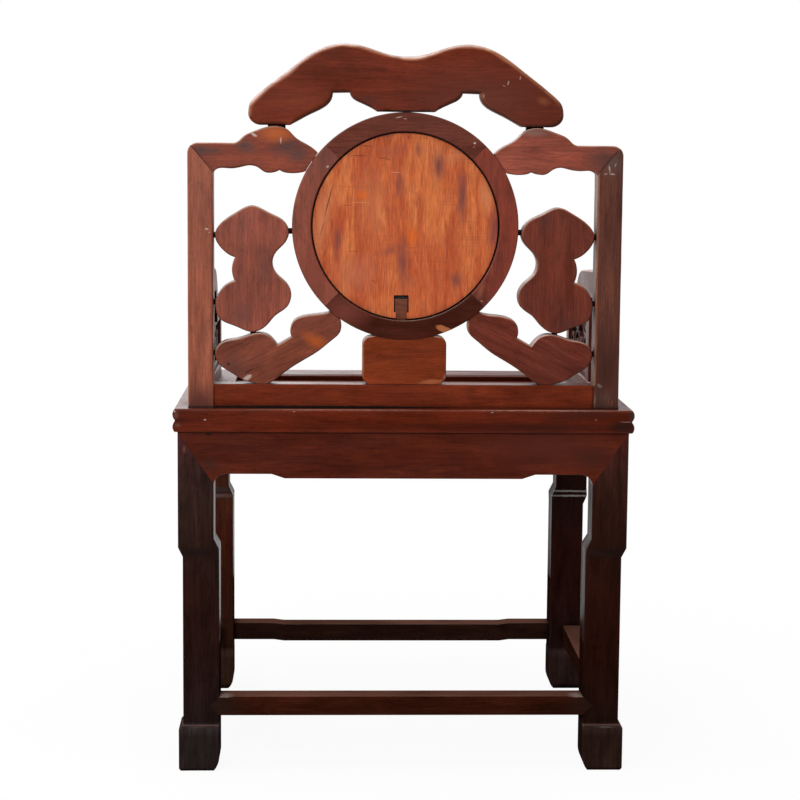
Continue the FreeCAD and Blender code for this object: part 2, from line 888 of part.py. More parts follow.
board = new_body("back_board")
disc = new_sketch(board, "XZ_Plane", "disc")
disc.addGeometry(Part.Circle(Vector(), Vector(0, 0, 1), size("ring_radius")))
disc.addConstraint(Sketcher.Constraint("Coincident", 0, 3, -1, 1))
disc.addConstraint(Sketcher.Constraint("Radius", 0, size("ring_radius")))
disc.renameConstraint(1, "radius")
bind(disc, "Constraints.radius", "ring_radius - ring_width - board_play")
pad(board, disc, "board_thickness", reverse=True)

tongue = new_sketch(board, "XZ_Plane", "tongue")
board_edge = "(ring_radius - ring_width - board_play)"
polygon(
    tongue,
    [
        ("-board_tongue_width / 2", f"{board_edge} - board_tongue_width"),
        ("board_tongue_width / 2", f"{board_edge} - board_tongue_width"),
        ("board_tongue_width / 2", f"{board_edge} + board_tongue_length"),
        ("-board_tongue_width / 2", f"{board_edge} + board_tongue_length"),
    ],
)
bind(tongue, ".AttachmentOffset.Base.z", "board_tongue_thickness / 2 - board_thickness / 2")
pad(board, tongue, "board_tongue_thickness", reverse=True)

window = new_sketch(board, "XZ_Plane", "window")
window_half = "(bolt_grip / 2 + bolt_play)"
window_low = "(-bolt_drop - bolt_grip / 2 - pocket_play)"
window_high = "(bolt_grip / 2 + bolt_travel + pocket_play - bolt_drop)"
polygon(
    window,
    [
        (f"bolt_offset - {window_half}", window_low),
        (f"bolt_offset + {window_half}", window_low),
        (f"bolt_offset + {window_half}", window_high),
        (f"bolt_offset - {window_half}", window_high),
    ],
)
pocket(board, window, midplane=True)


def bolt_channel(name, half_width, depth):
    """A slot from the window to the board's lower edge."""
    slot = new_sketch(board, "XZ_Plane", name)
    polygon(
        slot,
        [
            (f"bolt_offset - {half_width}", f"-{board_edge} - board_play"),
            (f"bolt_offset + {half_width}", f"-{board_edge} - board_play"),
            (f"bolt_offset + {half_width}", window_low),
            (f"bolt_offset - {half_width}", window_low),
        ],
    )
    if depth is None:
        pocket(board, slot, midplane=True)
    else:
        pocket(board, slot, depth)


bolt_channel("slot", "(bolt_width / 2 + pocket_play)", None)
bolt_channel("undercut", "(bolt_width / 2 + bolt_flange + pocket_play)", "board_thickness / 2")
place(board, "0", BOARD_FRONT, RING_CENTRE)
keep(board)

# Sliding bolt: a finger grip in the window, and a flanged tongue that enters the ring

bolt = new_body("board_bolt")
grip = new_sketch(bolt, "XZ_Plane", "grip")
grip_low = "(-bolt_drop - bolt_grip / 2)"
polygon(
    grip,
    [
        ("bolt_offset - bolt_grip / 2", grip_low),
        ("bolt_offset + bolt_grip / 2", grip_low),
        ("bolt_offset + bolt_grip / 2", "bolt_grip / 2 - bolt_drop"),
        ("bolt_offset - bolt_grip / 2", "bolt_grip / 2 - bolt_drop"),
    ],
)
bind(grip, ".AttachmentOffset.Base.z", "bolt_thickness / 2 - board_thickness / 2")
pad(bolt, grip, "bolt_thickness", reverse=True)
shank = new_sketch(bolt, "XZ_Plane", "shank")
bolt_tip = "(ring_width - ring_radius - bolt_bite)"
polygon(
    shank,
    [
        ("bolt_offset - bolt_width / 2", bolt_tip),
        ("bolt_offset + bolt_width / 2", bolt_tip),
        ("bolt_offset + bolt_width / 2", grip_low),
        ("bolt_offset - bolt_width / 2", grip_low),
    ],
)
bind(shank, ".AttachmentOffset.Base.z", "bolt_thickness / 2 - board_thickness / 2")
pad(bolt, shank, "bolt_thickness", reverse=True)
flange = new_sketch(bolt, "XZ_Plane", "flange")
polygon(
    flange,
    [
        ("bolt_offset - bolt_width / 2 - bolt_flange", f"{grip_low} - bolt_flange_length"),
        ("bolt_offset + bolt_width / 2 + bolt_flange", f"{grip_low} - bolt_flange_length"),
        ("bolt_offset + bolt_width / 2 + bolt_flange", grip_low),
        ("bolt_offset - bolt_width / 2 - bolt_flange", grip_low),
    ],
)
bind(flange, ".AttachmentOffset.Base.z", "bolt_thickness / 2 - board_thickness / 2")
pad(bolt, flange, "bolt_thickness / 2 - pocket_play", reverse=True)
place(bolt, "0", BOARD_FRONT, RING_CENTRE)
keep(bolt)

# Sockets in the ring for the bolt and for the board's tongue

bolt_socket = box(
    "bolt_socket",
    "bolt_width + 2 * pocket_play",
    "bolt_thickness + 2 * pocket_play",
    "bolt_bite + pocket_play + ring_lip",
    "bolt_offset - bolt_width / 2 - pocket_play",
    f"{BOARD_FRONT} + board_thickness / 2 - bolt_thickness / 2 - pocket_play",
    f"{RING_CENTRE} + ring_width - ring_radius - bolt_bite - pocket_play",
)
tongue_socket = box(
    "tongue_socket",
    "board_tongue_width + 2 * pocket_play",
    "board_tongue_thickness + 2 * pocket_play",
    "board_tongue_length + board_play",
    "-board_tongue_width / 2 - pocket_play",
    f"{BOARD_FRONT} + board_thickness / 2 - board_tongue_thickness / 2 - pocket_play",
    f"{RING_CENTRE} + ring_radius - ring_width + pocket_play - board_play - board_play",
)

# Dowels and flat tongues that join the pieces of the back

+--

### WHAT THIS TASK INVOLVES
Go through the listing above and list every line that has the word "from".

### COMPLETE OUTPUT
Continue the FreeCAD and Blender code for this object: part 2, from line 888 of part.py. More parts follow.
    """A slot from the window to the board's lower edge."""